**Exercise task**
Only the lines starting at the one with "# die parting nicks across" and ending at the one with "obj.parent = empty" should be copied, exactly and with both ends kept.
## START Material for this exercise
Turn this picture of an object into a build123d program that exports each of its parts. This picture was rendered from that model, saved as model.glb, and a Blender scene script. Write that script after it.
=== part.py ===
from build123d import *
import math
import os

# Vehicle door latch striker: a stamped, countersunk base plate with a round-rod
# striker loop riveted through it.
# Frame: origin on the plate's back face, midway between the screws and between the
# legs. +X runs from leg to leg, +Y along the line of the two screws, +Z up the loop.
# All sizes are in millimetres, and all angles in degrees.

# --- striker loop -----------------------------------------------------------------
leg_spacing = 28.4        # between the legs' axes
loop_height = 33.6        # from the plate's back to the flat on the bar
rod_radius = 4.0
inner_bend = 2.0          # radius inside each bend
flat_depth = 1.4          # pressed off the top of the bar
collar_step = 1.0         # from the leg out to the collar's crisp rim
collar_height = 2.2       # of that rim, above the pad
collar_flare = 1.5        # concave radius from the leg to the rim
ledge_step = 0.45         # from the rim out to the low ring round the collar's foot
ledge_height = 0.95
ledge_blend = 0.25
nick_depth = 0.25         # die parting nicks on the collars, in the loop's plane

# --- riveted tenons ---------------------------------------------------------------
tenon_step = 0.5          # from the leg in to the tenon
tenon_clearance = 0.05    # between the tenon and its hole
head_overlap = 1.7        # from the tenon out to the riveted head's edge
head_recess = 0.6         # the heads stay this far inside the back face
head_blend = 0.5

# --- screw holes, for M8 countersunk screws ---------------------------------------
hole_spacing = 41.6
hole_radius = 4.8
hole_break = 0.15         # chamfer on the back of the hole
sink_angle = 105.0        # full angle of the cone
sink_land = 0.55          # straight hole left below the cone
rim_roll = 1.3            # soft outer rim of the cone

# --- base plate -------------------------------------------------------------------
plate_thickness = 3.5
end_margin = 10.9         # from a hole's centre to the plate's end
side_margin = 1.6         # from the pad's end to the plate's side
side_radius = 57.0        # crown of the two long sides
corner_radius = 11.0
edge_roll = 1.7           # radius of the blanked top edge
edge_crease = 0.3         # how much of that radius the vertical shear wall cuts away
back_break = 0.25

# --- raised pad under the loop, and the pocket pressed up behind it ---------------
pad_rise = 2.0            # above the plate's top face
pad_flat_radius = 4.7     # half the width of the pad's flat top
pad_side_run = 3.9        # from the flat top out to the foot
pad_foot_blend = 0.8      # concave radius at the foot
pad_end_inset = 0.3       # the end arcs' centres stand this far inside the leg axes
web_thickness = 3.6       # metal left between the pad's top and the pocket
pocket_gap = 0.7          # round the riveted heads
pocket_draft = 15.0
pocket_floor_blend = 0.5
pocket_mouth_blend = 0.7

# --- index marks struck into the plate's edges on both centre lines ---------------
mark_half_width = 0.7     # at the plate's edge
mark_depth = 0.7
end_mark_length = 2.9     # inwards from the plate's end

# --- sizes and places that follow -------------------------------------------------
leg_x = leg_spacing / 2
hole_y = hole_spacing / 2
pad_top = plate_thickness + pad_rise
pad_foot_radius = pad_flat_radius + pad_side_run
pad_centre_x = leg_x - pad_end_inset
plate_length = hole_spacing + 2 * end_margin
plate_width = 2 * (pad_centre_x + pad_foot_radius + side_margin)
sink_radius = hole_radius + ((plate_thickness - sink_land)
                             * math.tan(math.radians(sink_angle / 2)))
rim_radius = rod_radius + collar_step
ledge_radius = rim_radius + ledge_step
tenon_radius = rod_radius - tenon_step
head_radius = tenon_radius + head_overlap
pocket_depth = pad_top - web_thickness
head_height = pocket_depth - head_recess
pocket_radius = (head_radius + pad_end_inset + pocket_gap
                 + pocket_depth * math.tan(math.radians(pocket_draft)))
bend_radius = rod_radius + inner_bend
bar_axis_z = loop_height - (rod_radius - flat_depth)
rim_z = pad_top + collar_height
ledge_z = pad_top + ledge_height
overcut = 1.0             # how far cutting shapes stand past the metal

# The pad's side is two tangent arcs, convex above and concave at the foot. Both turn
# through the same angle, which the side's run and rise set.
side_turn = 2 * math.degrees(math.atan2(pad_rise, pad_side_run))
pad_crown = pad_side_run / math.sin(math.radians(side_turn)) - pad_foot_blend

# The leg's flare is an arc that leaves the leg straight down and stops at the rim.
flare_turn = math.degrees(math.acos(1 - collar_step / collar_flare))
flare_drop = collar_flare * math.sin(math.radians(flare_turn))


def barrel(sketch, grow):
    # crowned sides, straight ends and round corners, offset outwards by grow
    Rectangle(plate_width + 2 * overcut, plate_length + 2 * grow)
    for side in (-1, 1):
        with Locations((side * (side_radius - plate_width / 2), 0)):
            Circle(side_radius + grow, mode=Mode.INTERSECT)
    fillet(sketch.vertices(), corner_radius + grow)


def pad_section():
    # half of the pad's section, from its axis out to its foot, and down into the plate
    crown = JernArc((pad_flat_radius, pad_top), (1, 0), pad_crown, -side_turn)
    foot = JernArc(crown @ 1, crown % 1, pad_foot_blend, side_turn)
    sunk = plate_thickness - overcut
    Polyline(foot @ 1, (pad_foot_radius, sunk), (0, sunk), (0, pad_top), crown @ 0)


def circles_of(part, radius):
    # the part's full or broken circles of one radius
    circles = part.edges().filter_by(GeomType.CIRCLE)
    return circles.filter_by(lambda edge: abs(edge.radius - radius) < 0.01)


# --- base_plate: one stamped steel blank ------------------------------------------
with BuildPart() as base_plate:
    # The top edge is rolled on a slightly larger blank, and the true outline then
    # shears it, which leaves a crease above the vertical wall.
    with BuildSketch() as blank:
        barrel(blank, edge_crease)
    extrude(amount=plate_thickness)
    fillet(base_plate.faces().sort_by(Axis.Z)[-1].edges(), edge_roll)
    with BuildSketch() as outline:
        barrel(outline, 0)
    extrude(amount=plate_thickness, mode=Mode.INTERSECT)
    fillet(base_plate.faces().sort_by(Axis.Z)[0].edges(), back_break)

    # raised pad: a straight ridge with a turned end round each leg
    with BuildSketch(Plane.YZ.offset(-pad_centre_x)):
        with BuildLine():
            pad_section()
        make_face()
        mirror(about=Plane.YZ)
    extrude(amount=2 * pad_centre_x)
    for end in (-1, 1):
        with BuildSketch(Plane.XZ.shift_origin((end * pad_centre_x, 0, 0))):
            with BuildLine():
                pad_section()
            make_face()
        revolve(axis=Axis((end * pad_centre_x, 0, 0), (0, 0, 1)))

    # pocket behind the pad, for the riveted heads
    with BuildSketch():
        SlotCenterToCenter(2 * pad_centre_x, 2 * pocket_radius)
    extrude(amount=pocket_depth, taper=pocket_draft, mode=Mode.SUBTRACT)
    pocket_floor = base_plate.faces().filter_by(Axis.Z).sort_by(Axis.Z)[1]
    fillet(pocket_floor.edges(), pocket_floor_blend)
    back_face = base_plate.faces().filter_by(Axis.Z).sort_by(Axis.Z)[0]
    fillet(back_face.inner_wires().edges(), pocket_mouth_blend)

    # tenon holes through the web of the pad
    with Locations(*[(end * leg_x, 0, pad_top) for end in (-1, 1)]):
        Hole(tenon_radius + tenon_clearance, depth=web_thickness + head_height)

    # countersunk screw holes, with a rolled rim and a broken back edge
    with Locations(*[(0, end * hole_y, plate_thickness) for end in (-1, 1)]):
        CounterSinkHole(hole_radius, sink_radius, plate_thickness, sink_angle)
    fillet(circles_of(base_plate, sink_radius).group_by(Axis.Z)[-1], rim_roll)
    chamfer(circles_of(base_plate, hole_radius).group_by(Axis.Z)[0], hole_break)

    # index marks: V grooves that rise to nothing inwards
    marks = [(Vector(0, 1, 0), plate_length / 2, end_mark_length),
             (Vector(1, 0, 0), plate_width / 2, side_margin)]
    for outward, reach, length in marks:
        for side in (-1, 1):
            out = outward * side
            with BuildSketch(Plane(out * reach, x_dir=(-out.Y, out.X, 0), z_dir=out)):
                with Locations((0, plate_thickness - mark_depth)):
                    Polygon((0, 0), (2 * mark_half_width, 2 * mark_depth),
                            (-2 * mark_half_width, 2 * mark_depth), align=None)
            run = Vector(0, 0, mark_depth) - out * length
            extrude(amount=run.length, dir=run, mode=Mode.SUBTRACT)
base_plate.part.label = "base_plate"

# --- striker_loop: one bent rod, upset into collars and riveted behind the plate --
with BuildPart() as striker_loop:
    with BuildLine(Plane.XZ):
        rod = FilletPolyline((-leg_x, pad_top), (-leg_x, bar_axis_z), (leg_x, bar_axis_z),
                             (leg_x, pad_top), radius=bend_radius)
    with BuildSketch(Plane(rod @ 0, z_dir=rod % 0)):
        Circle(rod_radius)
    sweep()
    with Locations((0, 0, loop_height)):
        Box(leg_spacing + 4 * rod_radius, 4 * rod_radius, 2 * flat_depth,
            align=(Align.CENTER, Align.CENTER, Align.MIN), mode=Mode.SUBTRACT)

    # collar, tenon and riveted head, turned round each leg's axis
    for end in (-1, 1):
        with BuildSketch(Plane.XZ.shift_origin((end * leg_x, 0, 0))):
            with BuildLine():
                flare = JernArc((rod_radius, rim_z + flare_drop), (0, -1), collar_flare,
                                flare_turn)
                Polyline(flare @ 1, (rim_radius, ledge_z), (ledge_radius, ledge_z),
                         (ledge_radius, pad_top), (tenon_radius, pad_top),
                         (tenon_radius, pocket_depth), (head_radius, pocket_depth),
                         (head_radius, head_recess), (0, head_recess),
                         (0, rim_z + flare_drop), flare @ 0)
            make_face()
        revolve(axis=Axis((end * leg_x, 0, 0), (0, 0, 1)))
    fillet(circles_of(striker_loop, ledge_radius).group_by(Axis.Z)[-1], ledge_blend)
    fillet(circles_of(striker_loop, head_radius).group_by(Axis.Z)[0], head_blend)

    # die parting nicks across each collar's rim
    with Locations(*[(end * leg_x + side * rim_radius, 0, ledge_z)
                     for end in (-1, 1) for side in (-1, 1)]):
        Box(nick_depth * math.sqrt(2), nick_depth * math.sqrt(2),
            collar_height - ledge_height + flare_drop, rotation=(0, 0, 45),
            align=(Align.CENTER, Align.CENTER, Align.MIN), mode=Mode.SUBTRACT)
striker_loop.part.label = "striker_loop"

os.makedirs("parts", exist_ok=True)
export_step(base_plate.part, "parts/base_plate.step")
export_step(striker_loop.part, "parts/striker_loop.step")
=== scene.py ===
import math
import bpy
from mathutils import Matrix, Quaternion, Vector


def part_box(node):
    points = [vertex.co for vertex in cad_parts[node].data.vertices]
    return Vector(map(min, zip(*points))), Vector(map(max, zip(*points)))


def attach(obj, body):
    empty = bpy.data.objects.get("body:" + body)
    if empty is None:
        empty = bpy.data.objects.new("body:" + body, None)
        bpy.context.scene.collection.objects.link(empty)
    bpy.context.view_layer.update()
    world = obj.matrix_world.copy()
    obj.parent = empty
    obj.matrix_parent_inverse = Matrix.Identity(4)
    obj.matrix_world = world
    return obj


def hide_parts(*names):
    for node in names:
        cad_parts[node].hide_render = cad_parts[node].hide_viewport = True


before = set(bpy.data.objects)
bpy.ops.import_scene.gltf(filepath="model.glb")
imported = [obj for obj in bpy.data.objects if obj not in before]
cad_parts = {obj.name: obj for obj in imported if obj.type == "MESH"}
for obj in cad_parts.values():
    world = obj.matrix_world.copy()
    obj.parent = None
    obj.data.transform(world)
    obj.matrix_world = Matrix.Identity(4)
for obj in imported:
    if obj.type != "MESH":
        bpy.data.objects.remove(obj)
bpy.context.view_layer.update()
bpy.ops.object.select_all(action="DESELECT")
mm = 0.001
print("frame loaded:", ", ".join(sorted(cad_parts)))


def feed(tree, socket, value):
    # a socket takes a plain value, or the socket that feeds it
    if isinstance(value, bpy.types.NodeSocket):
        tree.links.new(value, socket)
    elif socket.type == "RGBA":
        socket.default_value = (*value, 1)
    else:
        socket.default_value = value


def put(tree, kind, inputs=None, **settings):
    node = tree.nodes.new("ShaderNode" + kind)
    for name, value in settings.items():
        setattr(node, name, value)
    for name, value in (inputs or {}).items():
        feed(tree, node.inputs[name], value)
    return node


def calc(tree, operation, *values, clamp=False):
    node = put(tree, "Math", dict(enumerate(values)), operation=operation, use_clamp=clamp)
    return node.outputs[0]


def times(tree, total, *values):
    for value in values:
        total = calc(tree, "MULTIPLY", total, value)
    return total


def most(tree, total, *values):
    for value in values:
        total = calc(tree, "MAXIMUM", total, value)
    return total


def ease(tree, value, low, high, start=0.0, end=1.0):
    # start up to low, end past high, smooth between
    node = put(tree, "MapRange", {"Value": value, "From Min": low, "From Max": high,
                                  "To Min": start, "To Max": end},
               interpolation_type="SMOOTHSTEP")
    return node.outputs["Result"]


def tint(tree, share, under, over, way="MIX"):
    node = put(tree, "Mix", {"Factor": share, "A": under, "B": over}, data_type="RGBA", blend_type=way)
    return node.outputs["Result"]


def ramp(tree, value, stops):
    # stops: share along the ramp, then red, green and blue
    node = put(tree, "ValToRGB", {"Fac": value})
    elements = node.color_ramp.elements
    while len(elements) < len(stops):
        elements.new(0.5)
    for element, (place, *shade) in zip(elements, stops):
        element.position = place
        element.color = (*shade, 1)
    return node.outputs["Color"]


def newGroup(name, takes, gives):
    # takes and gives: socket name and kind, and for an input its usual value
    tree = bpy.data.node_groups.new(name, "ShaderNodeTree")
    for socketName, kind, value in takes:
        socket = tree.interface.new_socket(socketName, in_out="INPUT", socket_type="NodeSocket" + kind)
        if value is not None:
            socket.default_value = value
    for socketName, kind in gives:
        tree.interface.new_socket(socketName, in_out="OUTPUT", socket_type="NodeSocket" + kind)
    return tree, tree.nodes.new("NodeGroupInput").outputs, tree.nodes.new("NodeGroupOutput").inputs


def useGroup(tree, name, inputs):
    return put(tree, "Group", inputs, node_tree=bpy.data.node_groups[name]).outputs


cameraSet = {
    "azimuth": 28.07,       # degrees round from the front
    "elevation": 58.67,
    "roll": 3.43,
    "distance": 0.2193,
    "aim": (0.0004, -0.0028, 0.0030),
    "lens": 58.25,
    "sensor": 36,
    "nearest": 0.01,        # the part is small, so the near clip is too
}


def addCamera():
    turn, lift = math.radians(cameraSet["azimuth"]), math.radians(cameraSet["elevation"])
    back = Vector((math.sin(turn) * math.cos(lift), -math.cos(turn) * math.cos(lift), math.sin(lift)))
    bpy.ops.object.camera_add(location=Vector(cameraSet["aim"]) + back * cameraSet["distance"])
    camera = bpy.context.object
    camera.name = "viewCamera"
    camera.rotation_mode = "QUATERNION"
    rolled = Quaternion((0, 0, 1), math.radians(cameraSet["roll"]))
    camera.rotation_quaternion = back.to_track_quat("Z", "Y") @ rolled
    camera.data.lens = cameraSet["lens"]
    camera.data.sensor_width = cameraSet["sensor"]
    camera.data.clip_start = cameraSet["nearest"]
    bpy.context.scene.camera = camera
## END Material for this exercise
## START Material for this exercise
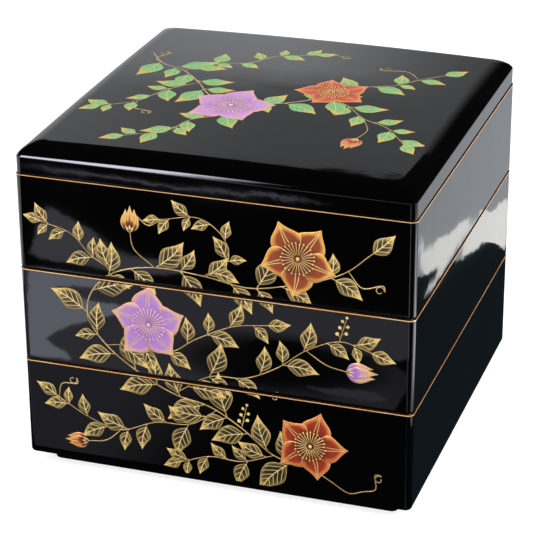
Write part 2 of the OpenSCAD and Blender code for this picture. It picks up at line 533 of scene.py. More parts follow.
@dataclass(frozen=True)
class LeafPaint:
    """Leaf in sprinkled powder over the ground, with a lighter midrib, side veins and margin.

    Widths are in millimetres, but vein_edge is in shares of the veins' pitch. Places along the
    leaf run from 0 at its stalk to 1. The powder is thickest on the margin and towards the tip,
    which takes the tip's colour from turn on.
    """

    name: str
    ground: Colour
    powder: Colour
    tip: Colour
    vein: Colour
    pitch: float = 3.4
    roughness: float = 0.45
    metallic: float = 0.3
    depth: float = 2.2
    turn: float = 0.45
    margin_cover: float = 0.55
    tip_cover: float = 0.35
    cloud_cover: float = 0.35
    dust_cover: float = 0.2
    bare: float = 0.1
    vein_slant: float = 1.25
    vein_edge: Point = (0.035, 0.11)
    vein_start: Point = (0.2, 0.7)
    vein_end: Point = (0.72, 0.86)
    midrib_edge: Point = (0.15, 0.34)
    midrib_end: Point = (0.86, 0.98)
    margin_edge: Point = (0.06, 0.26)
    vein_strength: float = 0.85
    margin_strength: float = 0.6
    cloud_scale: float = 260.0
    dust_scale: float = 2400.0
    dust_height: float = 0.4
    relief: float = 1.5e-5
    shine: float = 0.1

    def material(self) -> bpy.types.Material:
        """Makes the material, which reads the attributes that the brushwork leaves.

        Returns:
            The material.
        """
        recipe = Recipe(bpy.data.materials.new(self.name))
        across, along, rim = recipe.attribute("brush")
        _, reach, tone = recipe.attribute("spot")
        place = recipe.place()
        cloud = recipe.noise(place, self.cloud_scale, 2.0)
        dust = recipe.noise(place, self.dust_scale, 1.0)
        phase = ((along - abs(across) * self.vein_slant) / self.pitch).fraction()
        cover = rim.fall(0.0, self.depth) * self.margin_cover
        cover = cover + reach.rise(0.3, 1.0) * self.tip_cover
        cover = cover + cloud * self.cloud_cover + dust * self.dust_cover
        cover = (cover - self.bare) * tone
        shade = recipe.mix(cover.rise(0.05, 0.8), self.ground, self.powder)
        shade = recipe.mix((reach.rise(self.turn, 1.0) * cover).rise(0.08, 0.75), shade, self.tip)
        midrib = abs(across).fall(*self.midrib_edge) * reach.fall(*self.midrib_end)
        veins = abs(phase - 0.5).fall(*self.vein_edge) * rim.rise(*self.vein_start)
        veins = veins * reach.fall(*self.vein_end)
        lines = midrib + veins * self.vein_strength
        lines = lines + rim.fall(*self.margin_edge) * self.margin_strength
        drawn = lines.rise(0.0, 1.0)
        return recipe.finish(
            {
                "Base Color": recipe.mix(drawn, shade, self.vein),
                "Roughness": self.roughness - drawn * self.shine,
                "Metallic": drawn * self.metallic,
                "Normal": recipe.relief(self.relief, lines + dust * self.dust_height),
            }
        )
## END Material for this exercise
## START Material for this exercise
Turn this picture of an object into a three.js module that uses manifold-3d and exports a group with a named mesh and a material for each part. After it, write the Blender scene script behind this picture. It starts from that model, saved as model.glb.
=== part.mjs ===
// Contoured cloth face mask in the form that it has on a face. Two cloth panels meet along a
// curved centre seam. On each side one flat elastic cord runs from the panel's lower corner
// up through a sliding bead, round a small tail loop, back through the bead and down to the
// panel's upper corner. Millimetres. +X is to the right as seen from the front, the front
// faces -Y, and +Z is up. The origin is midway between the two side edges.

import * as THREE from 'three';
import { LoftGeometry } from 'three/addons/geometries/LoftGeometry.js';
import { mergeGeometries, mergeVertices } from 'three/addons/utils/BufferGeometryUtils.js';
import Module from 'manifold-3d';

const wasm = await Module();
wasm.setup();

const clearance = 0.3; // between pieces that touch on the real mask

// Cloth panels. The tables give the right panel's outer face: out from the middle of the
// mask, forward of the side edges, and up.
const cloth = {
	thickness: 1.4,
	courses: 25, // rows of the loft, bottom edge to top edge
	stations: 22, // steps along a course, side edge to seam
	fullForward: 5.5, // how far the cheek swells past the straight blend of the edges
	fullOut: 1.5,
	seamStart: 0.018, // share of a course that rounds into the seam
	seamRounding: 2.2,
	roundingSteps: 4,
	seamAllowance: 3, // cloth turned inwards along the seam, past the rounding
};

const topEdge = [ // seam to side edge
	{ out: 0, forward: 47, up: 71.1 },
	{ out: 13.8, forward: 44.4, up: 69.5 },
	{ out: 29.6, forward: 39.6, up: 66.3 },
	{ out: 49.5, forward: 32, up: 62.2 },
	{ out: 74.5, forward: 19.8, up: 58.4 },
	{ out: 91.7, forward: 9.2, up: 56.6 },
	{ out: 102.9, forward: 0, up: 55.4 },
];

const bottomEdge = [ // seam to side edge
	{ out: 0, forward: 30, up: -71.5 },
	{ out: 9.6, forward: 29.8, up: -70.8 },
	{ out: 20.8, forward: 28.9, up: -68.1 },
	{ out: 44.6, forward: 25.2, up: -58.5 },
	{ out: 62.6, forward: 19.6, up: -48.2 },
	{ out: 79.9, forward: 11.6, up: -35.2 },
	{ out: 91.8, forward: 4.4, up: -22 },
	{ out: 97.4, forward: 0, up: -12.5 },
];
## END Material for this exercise
**Worked answer**
    # die parting nicks across each collar's rim
    with Locations(*[(end * leg_x + side * rim_radius, 0, ledge_z)
                     for end in (-1, 1) for side in (-1, 1)]):
        Box(nick_depth * math.sqrt(2), nick_depth * math.sqrt(2),
            collar_height - ledge_height + flare_drop, rotation=(0, 0, 45),
            align=(Align.CENTER, Align.CENTER, Align.MIN), mode=Mode.SUBTRACT)
striker_loop.part.label = "striker_loop"

os.makedirs("parts", exist_ok=True)
export_step(base_plate.part, "parts/base_plate.step")
export_step(striker_loop.part, "parts/striker_loop.step")
=== scene.py ===
import math
import bpy
from mathutils import Matrix, Quaternion, Vector


def part_box(node):
    points = [vertex.co for vertex in cad_parts[node].data.vertices]
    return Vector(map(min, zip(*points))), Vector(map(max, zip(*points)))


def attach(obj, body):
    empty = bpy.data.objects.get("body:" + body)
    if empty is None:
        empty = bpy.data.objects.new("body:" + body, None)
        bpy.context.scene.collection.objects.link(empty)
    bpy.context.view_layer.update()
    world = obj.matrix_world.copy()
    obj.parent = empty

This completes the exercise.